Beyond operational insights, AI agent integration creates multiple strategic advantages. Early adopters often discover new revenue streams through agent-mediated services—premium routing options, dynamic pricing optimization, or partnerships with AI platforms seeking transport integration. The market recognizes innovation leadership, generating positive publicity that attracts both passengers and potential partners who want to work with forward-thinking operators.
Perhaps most valuably, operators frequently uncover unexpected use cases during implementation. AI agents might reveal demand patterns that justify new routes, identify maintenance optimization opportunities that reduce costs, or suggest service modifications that increase ridership.
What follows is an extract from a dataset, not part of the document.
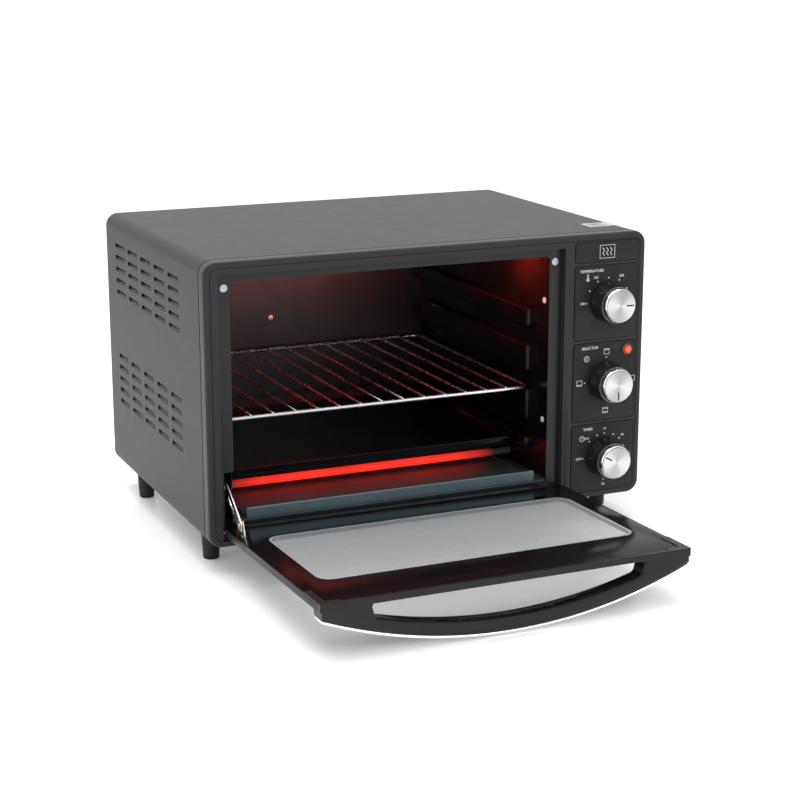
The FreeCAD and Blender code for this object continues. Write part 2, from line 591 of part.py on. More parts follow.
def build_cavity():
    build_side_wall("left", WALL_LEFT, -1)
    build_side_wall("right", WALL_RIGHT, 1)
    across = (WALL_LEFT, WALL_RIGHT)
    along = (FRAME_BACK, REAR)
    node("cavity_roof", block("roof_sheet", across, along, (ROOF, f"{ROOF} + cavity_sheet")))
    node("cavity_floor", block("floor_sheet", across, along, (f"{FLOOR} - cavity_sheet", FLOOR)))
    back = block("back_wall_sheet", (f"{WALL_LEFT} - cavity_sheet", f"{WALL_RIGHT} + cavity_sheet"),
                 (REAR, f"{REAR} + cavity_sheet"), (f"{FLOOR} - cavity_sheet", f"{ROOF} + cavity_sheet"))
    swell = rounded("back_wall_field", (f"{WALL_LEFT} + 14", f"{WALL_RIGHT} - 14"),
                    (f"{REAR} - 1.5", f"{REAR} + cavity_sheet / 2"), (f"{FLOOR} + 14", f"{ROOF} - 14"), "12", "Y")
    node("cavity_back_wall", fuse("back_wall", back, swell))
    fixings = []
    for side, face, turn in (("left", WALL_LEFT, "X"), ("right", WALL_RIGHT, "-X")):
        for i, (y, z) in enumerate(WALL_SCREWS):
            fixings.append(turned(f"{side}_wall_screw_{i}", [("0", "0"), ("3.4", "0"), ("3.4", "0.8"),
                                                             ("2.4", "2"), ("0", "2")], (face, y, z), turn))
    fixings.append(turned("back_rivet", [("1", "0"), ("3", "0"), ("3", "0.6"), ("1.8", "1.4"), ("1", "1.4")],
                          (f"{MIDDLE} - 16", f"{REAR} - 1.5", f"{FLOOR} + 134"), "-Y"))
    node("cavity_fixings", *fixings)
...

These discoveries often emerge from the rich data interactions that only become visible once intelligent agents begin analyzing operations comprehensively. Early implementers gain exclusive access to these insights while competitors remain limited to traditional analysis methods.
Risk of Delayed Implementation
Every day of delay increases the risk of losing control over the integration process. AI agents are already accessing transport data through website scraping and unauthorized API usage. This uncontrolled access creates poor passenger experiences, potential liability issues, and gives operators no insight into how their services are being represented.
More critically, passengers are beginning to expect agent-mediated mobility. Once they experience AI-orchestrated journeys in one city, they demand similar capabilities everywhere. Operators who cannot provide integrated, intelligent mobility face the same trajectory as hotels that couldn’t integrate with booking platforms, gradual marginalization as passengers choose operators who meet modern expectations.